During the PASA, among those that were assessed were site observation of the biophysical features of the PMR in terms of its geological formation, hydrologic value, vegetative cover, types of ecosystems, and identification of flora and fauna. All of these form part as bases for its protected area establishment.

One distinguishing feature of PMR is its mossy forest. DENR Davao Photo
One distinguishing feature of PMR is its mossy forest. DENR Davao Photo

While doing the assessment in the area, the participants sighted several dipterocarp species, almaciga, malabayabas, and species of nepenthes, as well as sightings of moss, lichens, several bird species, bats, and insects.

Earlier studies conducted by the Foundation for the Philippine Environment showed the mountain range is home to rare species of flora and fauna, including the endangered Philippine eagle, Philippine brown deer, Philippine flying lemur, and a Mindanao-endemic gymnure.

“The DENR will continue to put conscious efforts to preserve the Pantaron Mountain Range, its natural ecosystems including the wildlife species inhabiting it,” the environment department assured.

The forests of the mountain range, according to a Bulatlat report, “are threatened by mining and logging.”

The DENR said, “With the persistent threats, securing our environment, natural resources and ecosystem services has always been a challenge. Thus, we call for the participation and commitment of our partner agencies, stakeholders, and lowland and upland communities to help carry through the endeavor.”

The protected areas in the Philippines are administered by DENR through its Biodiversity Management Bureau under the National Integrated Protected Areas System (NIPAS) Act of 1992.

In Davao Region, the environment department has listed nine protected areas:

Mount Apo, the country’s highest peak (at 10,311 feet above sea level), is located between Davao City and Davao del Sur in the Davao region and Cotabato in Soccsksargen. With the approval of Republic Act No. 9237 on February 3, 2004, Mount Apo was declared a protected area under the category of Natural Park with an area of 54,974.87 hectares.

Four areas are listed under the category of Protected Landscapes: Aliwagwag, Baganga, Mainit Hot Springs, and Mati.

The Aliwagwag Protected Landscape is part of the country’s National Integrated Protected Areas System and was established in 2011 through Proclamation No. 139 issued by then President Benigno Aquino III. Both Davao del Norte and Davao de Oro claim parts of it.

The Baganga Protected Landscape is located in Davao Oriental. It was established in 1987 as the Baganga Watershed Forest Reserve with an area of 114 hectares. In 2000, it was declared a protected landscape.

The Mainit Hot Springs Protected Landscape preserves the sulfuric hot springs and surrounding forest in Nabunturan, Davao del Oro which also contains the headwaters of the Manat River. In 2000, then President Joseph Estrada signed Proclamation No. 320 making it a protected landscape.

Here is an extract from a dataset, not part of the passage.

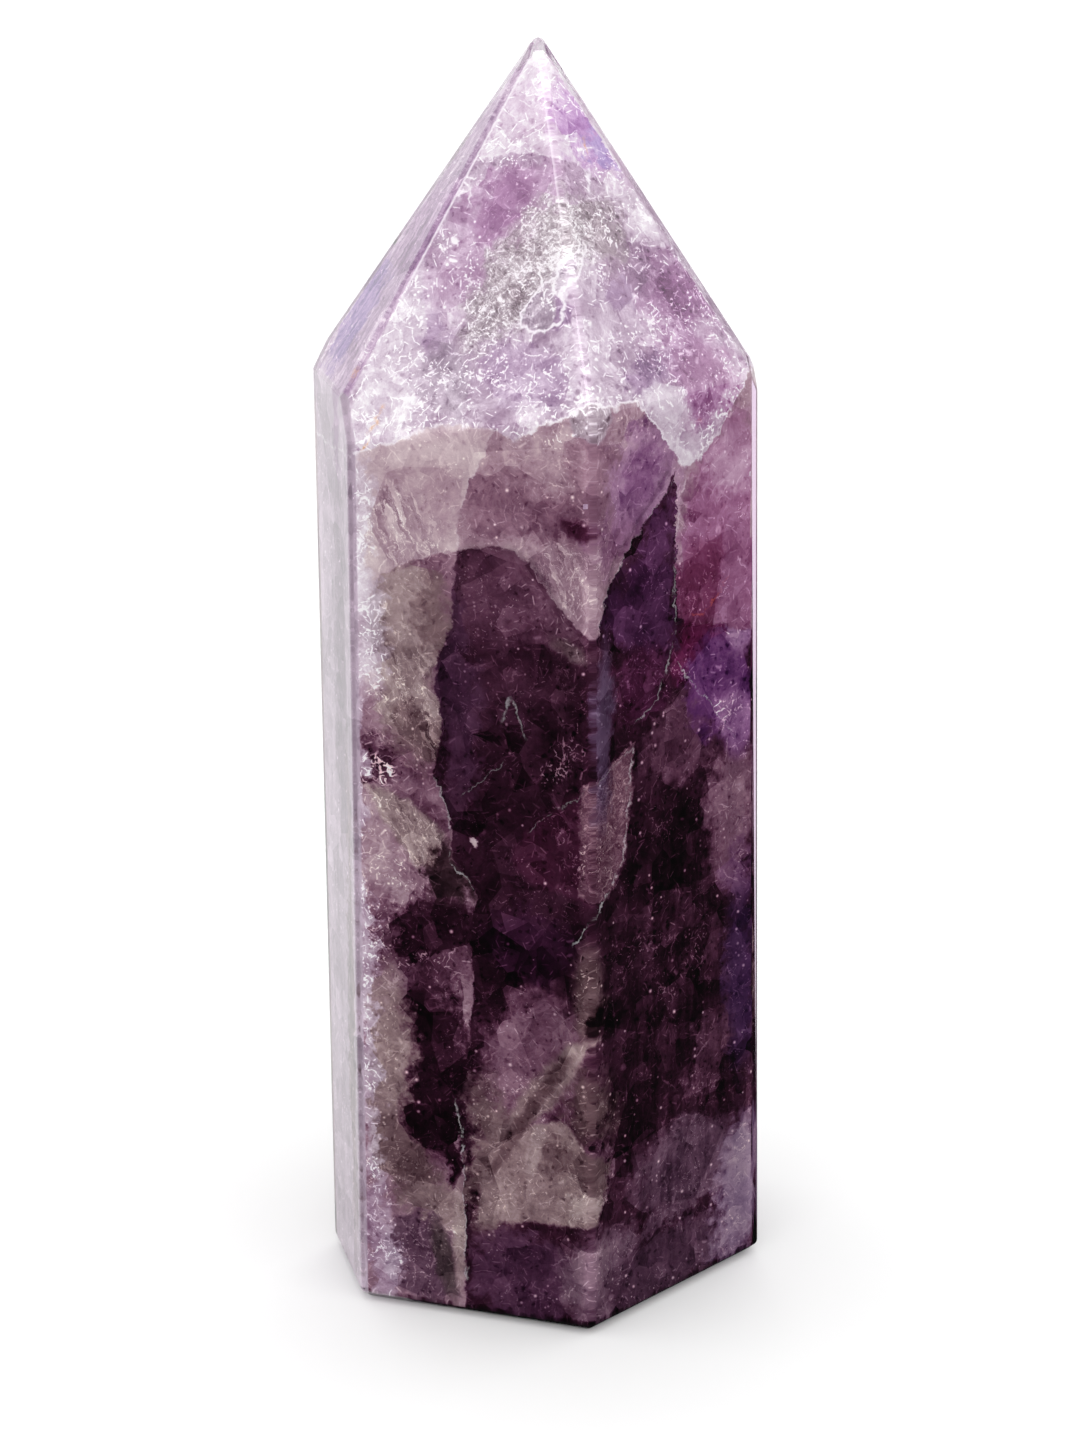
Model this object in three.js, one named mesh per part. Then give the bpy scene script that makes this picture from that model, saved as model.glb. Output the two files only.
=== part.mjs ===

 White-bellied munia is one of the first that inhabit the mountain range. DENR Davao Photo
White-bellied munia is one of the first that inhabit the mountain range. DENR Davao Photo

The Mati Protected Landscape protects the watershed in Mati City, Davao Oriental which is the source of water supply for the city’s Mati Waterworks System. It was declared a protected landscape when then President Gloria Macapagal-Arroyo signed Proclamation No. 912 in 2005.

Davao Region has two Protected Landscapes and Seascapes: Mabini and Pujada Bay.

Mabini Protected Landscape and Seascape in Davao de Oro, is a terrestrial and marine protected area established in 2000 to protect ecologically significant habitats in the Davao Gulf. The protected area is situated in the coastal barangays of Cuambog, San Antonio, Pindasan, Cadunan and Taganan.

The Pujada Bay Protected Landscape and Seascape, located in Mati City, Davao Oriental, covers 21,200 hectares protecting the bay and its coastal area including its four islands. It was declared through Proclamation No. 431 on July 31, 1994 by then President Fidel V. Ramos.

Davao City, the country’s largest city in terms of land area, has only one protected area. Malagos in Calinan District was declared a Watershed Forest Reserve in 1993. It covers a total land area of 235 hectares.

Mount Hamiguitan Range, one of the most diverse wildlife populations in the country, is classified as a Wildlife Sanctuary. Among the wildlife found in the area are Philippine eagles and several species of Nepenthes. The range is also noted for its unique pygmy forest of century-old trees. It was declared a wildlife sanctuary in 2003 and was inscribed as a World Heritage Site by the United Nations Educational, Scientific and Cultural Organization (UNESC) in 2014.